Photo: Christie's Images Ltd 2010

An impressive 10.05 carat D IF old cushion-shaped Golconda diamond ring (estimate: HK$9.8-15 million/US$1.25-2 million). The celebrated French gem-merchant, Jean-Baptiste Tavernier, who frequented India on numerous visits in the 17th century, described Golconda diamonds as “pools of crystal water”, a reference to their clear transparency and soft luminescent quality. This 10.05 carat Golconda diamond possesses exceptional limpidity; whiter-than-white, these diamonds have been likened to fresh clear water and frozen transparent ice.
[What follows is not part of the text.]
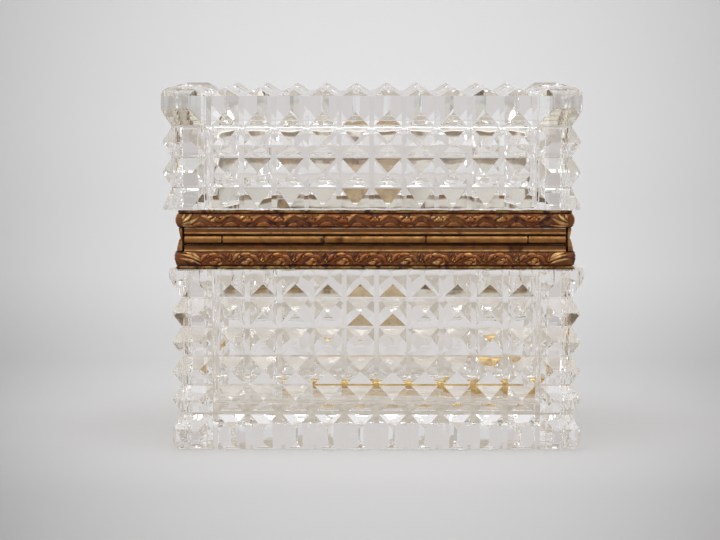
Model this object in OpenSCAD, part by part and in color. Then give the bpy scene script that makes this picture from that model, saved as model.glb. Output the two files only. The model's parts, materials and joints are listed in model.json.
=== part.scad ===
// Cut glass casket with a hinged lid, gilt metal bands, a small box lock and its key.
// X runs along the length, Y from the lock (front) to the hinge (back), Z up from the table.

/* [Glass] */
// Length of the base glass, over its points
glass_w = 132.4; // [126:0.2:146]
// Depth of the base glass, over its points
glass_d = 88; // [82:0.5:100]
// Height of the base glass
base_h = 59; // [57:0.5:66]
// Height of the lid glass, over its points
lid_h = 39.5; // [38:0.5:46]
// How far the lid's points stand out past the base's points, on each side
lid_overhang = 1.2; // [0:0.05:1.5]
// How far the base's corner blocks stand out past its points, under the metal
base_proud = 1.4; // [0.2:0.1:1.8]
// How far the lid's corner blocks stand out past its points, at the top
lid_proud = 0.6; // [0.2:0.1:1.2]
// How far the base glass sits to one side of its metal, along X
base_shift = -0.5; // [-0.8:0.1:0.8]
// How far the lid glass sits to one side of its metal, along X
lid_shift = 1.1; // [-1.2:0.1:1.2]
// Thickness of the glass walls, over the points
glass_wall = 9.5; // [9:0.1:11]
// Thickness of the base glass under its hollow
floor_t = 14; // [11:0.5:18]
// Thickness of the lid's top, over its points
top_t = 12.5; // [10:0.5:15]
// Radius of the upright corners of the hollow
hollow_r = 7; // [5:0.5:9]
// Radius between a wall and the floor of the hollow
hollow_foot_r = 3; // [2:0.5:4]
// Radius of the outer edges of the glass
edge_r = 3.6; // [2.5:0.1:4.2]
// Radius of the ground edge at the metal
rim_r = 0.5; // [0.3:0.1:0.8]

/* [Cut points] */
// Points along the length, between the corner blocks
points_x = 10; // [8:1:11]
// Points along the depth, between the corner blocks
points_y = 6; // [5:1:7]
// Length of a corner block, up to the first upright cut
corner_block = 13.7; // [12.5:0.1:15]
// Rows of points on the base, between its lowest and highest cut
base_rows = 4; // [3:1:4]
// Height of the base's lowest cut above the table
base_first = 11.8; // [11:0.1:13]
// Height of the plain band over the base's highest cut
base_last = 9.2; // [8.4:0.1:10]
// Rows of points on the lid, between its lowest and highest cut
lid_rows = 2; // [1:1:2]
// Height of the lid's lowest cut above the metal
lid_first = 7.2; // [6.8:0.1:8]
// Height of the lid's points over its highest cut
lid_last = 12.7; // [12:0.1:14]
// Depth of the cuts
cut_depth = 2.9; // [2.4:0.1:3.2]
// Width of the flat at the bottom of an upright cut
upright_flat = 1.6; // [0.8:0.1:2.2]
// Width of the flat at the bottom of a level cut
level_flat = 0.6; // [0.4:0.1:1.4]

/* [Metal bands] */
// Height of one band, from the glass to the parting
band_h = 9.75; // [9.6:0.05:11]
// Distance from the base's points in to the frame behind the mouldings
frame_inset = 4.9; // [4.6:0.1:5.4]
// Thickness of the base's mouldings at the belly of the frieze, under its leaves
base_moulding_t = 3.4; // [3.2:0.05:3.7]
// Thickness of the lid's mouldings at the belly of the frieze, under its leaves
lid_moulding_t = 2.85; // [2.7:0.05:3.2]
// Height of the bead next to the glass
bead_h = 1.3; // [1:0.1:1.5]
// How far the bead's crown lies in from the belly of the frieze
bead_in = 0.4; // [0.3:0.05:0.6]
// How far the frieze's belly falls away towards its edges
belly = 0.45; // [0.3:0.05:0.6]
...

The diamond is cut into an old cushion-shape, a style of cutting synonymous with its Indian provenance and very similar to the 70.21-carat Idol’s Eye, a clear Golconda stone that straddles a cushion and a pear, sold at Christie's in London on 14 July 1865. For connoisseurs, Golconda diamonds which retain their original cut are most prized. The Golconda diamond mines were depleted by the mid 18th century and diamonds of this famed provenance and distinction are seldom encountered in the market today.

3_Egyptian_bronze_cat

Photo: Christie's Images Ltd 2010

An exceptional four-strand natural coloured pearl and diamond necklace (estimate: HK$9.4 -15 million/US$1.2-2 million). Since antiquity, pearls represent one of the most treasured and desired materials. Once believed to be the result of dewdrops, gemologists attribute the colour of a pearl to that of the shell in which the gem is born. The oyster producing the black pearls in this necklace is believed to be the Pinctada mazatlanica which can attain a round shape and a respectable size - qualities that are highly coveted in natural pearls. This species also produces a wonderful variety of colours from black with rose overtones to lighter shades of cream. It can also show dark grey and gunmetal colours often with overtones of ‘pistachio’ green or ‘aubergine’ purple. Such marvelous hues are exhibited in all the four strands of this necklace, 255 natural sea-gems that count among the world’s rarest treasures. The most likely source for these black pearls, which are believed to date from the nineteenth-century, is the west coast of North or Central America.